Calling it quits - it's important to always maintain professionalism - SEEK Career Advice

Back
Click to save
Calling it quits

Calling it quits

Whatever your reason for moving on from your current employer, the process of calling it quits can be delicate – especially if you want to use them in the future as a referee. Whether you’ve accepted a more senior position or escaping a toxic workplace, resigning with poise and professionalism is always the best means of making a smooth exit.

Firstly, be sure

Before you saunter in to the boss’ office with your letter of resignation in hand, be sure you've thought long and hard about whether quitting is your best long-term option. If you’re resigning due to workplace drama, make sure you’ve considered all your options. If you’ve been dealing with one of the 7 types of difficult colleagues or bosses, ensure you’ve done all you can to resolve any conflict, and left jumping ship as a last resort.

The art of resigning

No matter what your reasons for leaving, resigning is seldom easy. If you love your current job, but you’ve decided to take up a new position because it’s the best thing for your career, quitting can be bittersweet. Your boss will probably do their best to convince you to stay, so have your mind made up before you approach them.

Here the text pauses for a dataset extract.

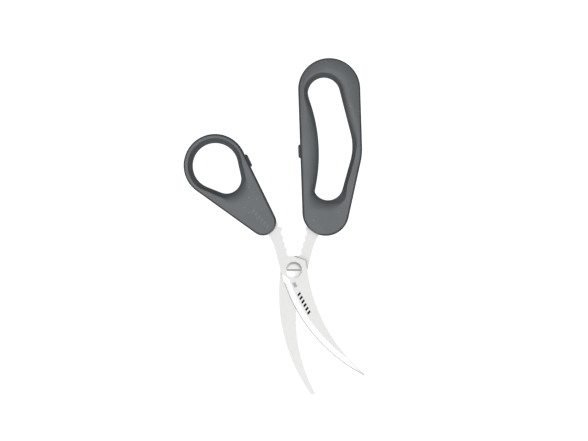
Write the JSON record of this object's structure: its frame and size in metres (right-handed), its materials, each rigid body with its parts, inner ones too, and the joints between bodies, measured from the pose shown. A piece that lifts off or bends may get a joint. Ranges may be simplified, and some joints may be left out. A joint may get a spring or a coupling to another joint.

If, on the other hand, you’re moving on from a toxic workplace you might be tempted to take the opportunity to tell your boss what you think of them. It’s in your best interests to remain professional, because once a career bridge has been burned there’s usually little chance of repair… and you never know who might pop up again in years to come.

These 5 quitting must-dos can make the process a little easier:

  1. Resign on a Friday afternoon. This will give everyone two days to regroup before you work out your notice period.
     
  2. Speak to your most direct manager first. It’s often nice to discuss your resignation informally first, before making it official.
     
  3. Always make your resignation official with a formal letter, confirming your end date with the company.
     
  4. Give plenty of notice so you can be suitably replaced – particularly if you’re leaving a company that has treated you well.
     
  5. If asked, keep your reasons for leaving brief, without placing blame or making things personal.

Post-resignation

In most cases you’ll be required to work out a notice period of two weeks or a month, depending on your position and contract. You might be excited to move on but resist slacking off, even a little, during this time. If you’re asked to participate in an exit interview, don’t think of it as an opportunity to air grievances. Leave a positive last impression, because no matter how well you performed in your role, it will often be those final week’s you’re best remembered for.

It’s always ideal to have a new role to move on to, but if this isn’t the case, amp up your job-seeking activities outside of work hours, and put the word out to your professional network that you’re looking for a new opportunity. Finally, be sure to ask for a letter of recommendation, because it can be easy to lose track of past employees as time passes.

There’s always the possibility you’ll cross paths with former colleagues and employers at some stage in your career. Resigning with professionalism will make your transition into a new role smoother, and will also help you avoid awkward situations in the future. 

Resigning with professionalism will make your transition into a new role smoother, and will also help you avoid awkward situations in the future.